The Humility of Uncertainty

Perhaps most importantly, recognizing survivorship bias should instill humility about our ability to predict or control business outcomes. While strategic thinking, execution excellence, and market understanding certainly matter, they do not guarantee success. The business world is far more random and unpredictable than success stories suggest.

This humility doesn't negate the value of studying successful companies or learning from their experiences. Rather, it suggests that we should approach these lessons with appropriate skepticism, acknowledging that correlation doesn't imply causation and that success often depends on factors beyond any single company's control.

A More Balanced Approach

The solution to survivorship bias isn't to ignore successful companies but to study them within a broader context that includes failures, near-misses, and alternative outcomes. This requires seeking out data on failed ventures, examining industries as a whole rather than individual companies, and acknowledging the role of luck and timing in business outcomes.
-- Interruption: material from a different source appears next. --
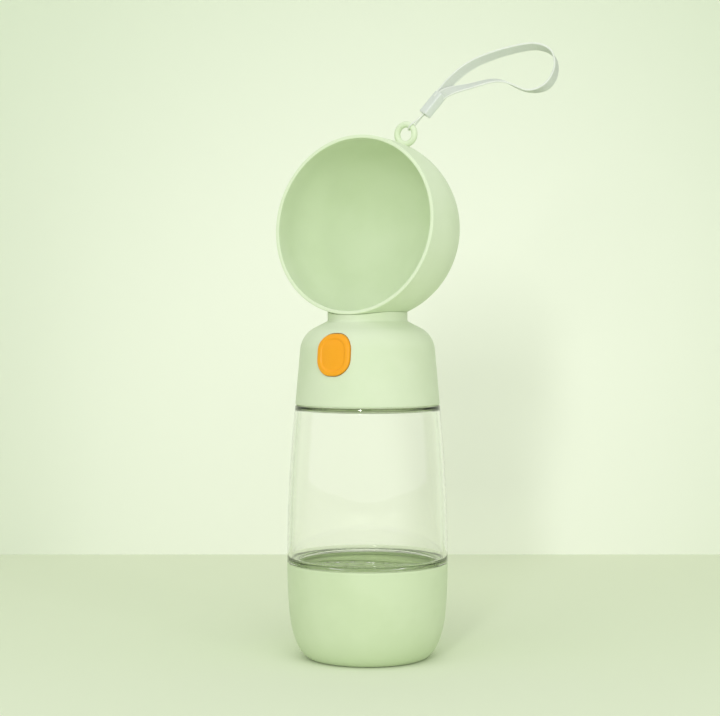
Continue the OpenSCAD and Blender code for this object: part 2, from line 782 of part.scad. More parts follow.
module chamber_lid() {
    seal_bore = stem_r + stem_seal_t + 2 * fit;
    color(plastic)
        difference() {
            union() {
                chamberBox(chamber_wall, lid_z, lid_top);
                atLidScrews()
                    translate([0, 0, lid_z])
                        cylinder(h = lid_h, r = screw_d / 2 + boss_wall, $fn = 32);
            }
            translate([0, valve_y, lid_z - 1])
                cylinder(h = lid_h + 2, r = stem_r + fit);
            translate([0, valve_y, lid_top - stem_seal_t - fit])
                cylinder(h = past, r = seal_bore);
            translate([0, tube_back, lid_z - 1])
                cylinder(h = lid_h + 2, r = tube_r - tube_wall);
            translate([0, tube_back, tube_z])
                cylinder(h = past, r = tube_r + fit);
            atLidScrews()
                translate([0, 0, lid_z - 1])
                    cylinder(h = lid_h + 2, r = screw_d / 2 + screw_gap, $fn = 32);
        }
}

module lid_screws() {
    color(steel)
        atLidScrews()
            translate([0, 0, lid_top])
                rotate([180, 0, 0])
                    screw(lid_screw_l);
}

module outlet_tube() {
    color(plastic)
        translate([0, tube_back, tube_z])
            ring(tube_r, tube_r - tube_wall, tube_top - tube_z);
}

module outlet_seal() {
    color(rubber)
        translate([0, tube_back, plate_top])
            ring(pad_r, tube_r + fit, outlet_seal_h);
}

module bowl() {
    lip = bowl_wall / 2;
    lip_r = lip + fit;
    color(green)
        difference() {
            union() {
                bowlBody(0, -lip);
                placeBowl()
                    rotate_extrude()
                        translate([rim_r - lip, bowl_front - lip])
                            circle(r = lip_r, $fn = 32);
                translate([0, tube_back, pad_z])
                    cylinder(h = meet_z - pad_z, r = pad_r);
                atBowlScrews()
                    translate([0, 0, plate_top + fit])
                        cylinder(h = meet_z - plate_top, r = screw_boss_r, $fn = 32);
                translate(eye)
                    rotate([90, 0, 0])
                        rotate_extrude()
                            translate([eye_r, 0])
                                circle(r = eye_t / 2, $fn = 32);
            }
            bowlBody(-bowl_wall, past);
            translate([0, tube_back, pad_z - 1])
                cylinder(h = past / 2, r = tube_r + fit);
            atBowlScrews()
                translate([0, 0, plate_z])
                    cylinder(h = bowl_screw_l + screw_room, r = screw_d / 2 + fit / 2, $fn = 32);
        }
}

module bowl_screws() {
    color(steel)
        atBowlScrews()
            translate([0, 0, plate_z])
                screw(bowl_screw_l);
}

module button() {
    color(orange) {
        difference() {
            union() {
                buttonLayer(0, -button_proud, button_depth);
                buttonLayer(flange_w, cap_inset, button_depth);
            }
            buttonLayer(-button_border, -button_proud - 1, button_dish - button_proud);
            translate([-past / 2, button_back + button_body, button_z - past / 2])
                cube(past);
        }
        intersection() {
            collarBody(button_depth - 1, button_z - button_h, button_z + button_h);
            union() {
                for (x = [-1, 1])
                    translate([x * (arm_gap + arm_w) / 2 - arm_w / 2, 0, 0])
                        rotate([90, 0, 90])
                            linear_extrude(height = arm_w)
                                polygon([
                                    [-base_r, arm_bottom], [ramp_y - button_travel - ramp_lead, arm_bottom],
                                    [ramp_y + ramp_lead, arm_top], [-base_r, arm_top]
                                ]);
                translate([0, spring_seat_y, spring_z])
                    rotate([90, 0, 0])
                        cylinder(h = spring_disc_h, r = spring_disc_r, $fn = 48);
                translate([0, spring_seat_y + button_stub, spring_z])
                    rotate([90, 0, 0])
                        cylinder(h = button_stub + spring_disc_h / 2, r = stub_r, $fn = 32);
            }
        }
    }
}

module button_spring() {
    length = chamber_face - spring_seat_y - 2 * fit;
    color(steel)
        translate([0, spring_seat_y + fit, spring_z])
            rotate([-90, 0, 0])
                coil(button_spring_d, length, button_spring_turns);
}

module valve_stem() {
    color(plastic)
        difference() {
            union() {
                translate([0, valve_y, stem_foot_z])
                    cylinder(h = stem_foot_h, r = stem_r + stem_foot_w);
                translate([0, valve_y, stem_foot_z])
                    cylinder(h = pin_z + stem_end - stem_foot_z, r = stem_r);
            }
            translate([-past / 2, valve_y, pin_z])
                rotate([0, 90, 0])
                    cylinder(h = past, r = pin_d / 2 + press, $fn = 32);
        }
}

module stem_pin() {
    color(steel)
        translate([-pin_l / 2, valve_y, pin_z])
            rotate([0, 90, 0])
                cylinder(h = pin_l, r = pin_d / 2, $fn = 32);
}

module valve_plug() {
    color(rubber)
        translate([0, valve_y, plug_top - plug_h])
            ring(plug_d / 2, stem_r + press, plug_h);
}

module valve_spring() {
    color(steel)
        translate([0, valve_y, spring_foot + fit])
            coil(valve_spring_d, spring_head - spring_foot - 2 * fit, valve_spring_turns);
}

module spring_washer() {
    color(steel)
        translate([0, valve_y, spring_head])
            ring(washer_r, stem_r + press, washer_h);
}

module seal_washer() {
    color(steel)
        translate([0, valve_y, lid_top])
            ring(washer_r, stem_r + 2 * fit, washer_h);
}

module stem_seal() {
    color(rubber)
        translate([0, valve_y, lid_top - stem_seal_t / 2])
            rotate_extrude()
                translate([stem_r + fit + stem_seal_t / 2, 0])
                    circle(r = stem_seal_t / 2, $fn = 24);
}

module hang_cord() {
    color(webbing)
        translate(eye)
            tube(spline(cord_points, cord_steps), cord_d, cord_sides);
}

module strap_bead() {
    color(webbing)
        translate(eye)
            rotate(strap_turn)
                translate([bead_at[0], 0, bead_at[1]])
                    rotate([0, 90 - bead_rise, 0])
                        rotate(bead_twist)
                            linear_extrude(height = bead_l)
                                roundPlate(bead_t, bead_w, bead_round);
}

module wrist_strap() {
    p = spline(strap_points, strap_steps);
    line = [for (q = p) [q[0], q[2], q[1]]];
    color(webbing)
        translate(eye)
            rotate(strap_turn)
                skin([for (i = [0:len(line) - 1])
                    let (t = along(line, i))
                    let (flat = unit(cross([0, 1, 0], t)))
                    let (deep = cross(t, flat))
                    let (w = cos(p[i][3]) * flat + sin(p[i][3]) * deep)
                    let (h = cross(t, w))
                    [for (k = [[1, 1], [-1, 1], [-1, -1], [1, -1]])
                        line[i] + k[0] * strap_w / 2 * w + k[1] * strap_t / 2 * h]]);
}

base_cup();
cup_seal();
bottle();
mouth_seal();
inner_cap();
collar();
chamber_seal();
chamber_lid();
lid_screws();
outlet_tube();
outlet_seal();
bowl();
bowl_screws();
button();
button_spring();
valve_stem();
stem_pin();
valve_plug();
valve_spring();
spring_washer();
seal_washer();
stem_seal();
hang_cord();
strap_bead();
wrist_strap();
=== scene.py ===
import math

import bmesh
import bpy
import numpy as np
from mathutils import Matrix, Vector


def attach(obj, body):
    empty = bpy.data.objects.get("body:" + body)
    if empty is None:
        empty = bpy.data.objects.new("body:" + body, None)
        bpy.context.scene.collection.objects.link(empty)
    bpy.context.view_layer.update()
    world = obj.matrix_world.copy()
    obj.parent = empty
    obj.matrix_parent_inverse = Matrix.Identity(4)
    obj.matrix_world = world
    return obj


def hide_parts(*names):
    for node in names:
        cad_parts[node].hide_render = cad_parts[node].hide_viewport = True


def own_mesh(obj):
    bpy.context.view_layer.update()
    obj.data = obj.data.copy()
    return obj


# Dog travel water bottle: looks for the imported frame. Sizes are in millimetres until a mesh is made.
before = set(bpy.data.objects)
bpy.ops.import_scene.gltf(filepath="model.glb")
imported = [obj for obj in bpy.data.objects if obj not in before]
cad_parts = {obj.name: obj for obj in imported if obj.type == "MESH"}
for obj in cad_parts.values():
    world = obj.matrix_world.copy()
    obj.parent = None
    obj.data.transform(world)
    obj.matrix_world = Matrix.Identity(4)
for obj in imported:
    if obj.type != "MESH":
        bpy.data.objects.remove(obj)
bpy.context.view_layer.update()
mm = 0.001
axisX, axisY, axisZ = Vector((1, 0, 0)), Vector((0, 1, 0)), Vector((0, 0, 1))


def rad(angle):
    return math.radians(angle)


def tan(angle):
    return math.tan(math.radians(angle))


def sin(angle):
    return math.sin(math.radians(angle))


def cos(angle):
    return math.cos(math.radians(angle))


def hexColour(text):
    # screen colour to the linear one that a shader takes
    parts = [int(text[i:i + 2], 16) / 255 for i in (0, 2, 4)]
    return [p / 12.92 if p < 0.04045 else ((p + 0.055) / 1.055) ** 2.4 for p in parts] + [1]


def tones(colour, deep, pale):
    return {"colour": hexColour(colour), "deep": hexColour(deep), "pale": hexColour(pale)}


def addObject(name, data):
    item = bpy.data.objects.new(name, data)
    bpy.context.scene.collection.objects.link(item)
    return item


camera = {
    "lens": 90, "sensor": 36, "away": 839.53, "height": 162.14,
    "azimuth": 29.81, "yaw": 0.24, "down": 1.52,
}
heading = camera["azimuth"] + camera["yaw"]
camData = bpy.data.cameras.new("photoCamera")
camData.lens = camera["lens"]
camData.sensor_width = camera["sensor"]
camData.clip_start = 0.01
camObject = addObject("photoCamera", camData)
camObject.location = (
    camera["away"] * sin(camera["azimuth"]) * mm, -camera["away"] * cos(camera["azimuth"]) * mm,
    camera["height"] * mm,
)
camObject.rotation_euler = (rad(90 - camera["down"]), 0, rad(heading))
bpy.context.scene.camera = camObject
bpy.context.scene.view_settings.view_transform = "Standard"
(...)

By adopting this more balanced approach, business leaders can develop strategies that are more robust to uncertainty, more adaptable to changing conditions, and more realistic about the challenges they face. Instead of chasing the latest management fad inspired by a successful company's apparent secret sauce, they can focus on building resilient organizations capable of thriving across a range of possible futures.

The stories of successful companies will always captivate our imagination and provide valuable insights. However, true business wisdom comes from understanding these stories within the broader context of all the ventures that didn't make it—the invisible majority whose failures are just as instructive as any success story ever written.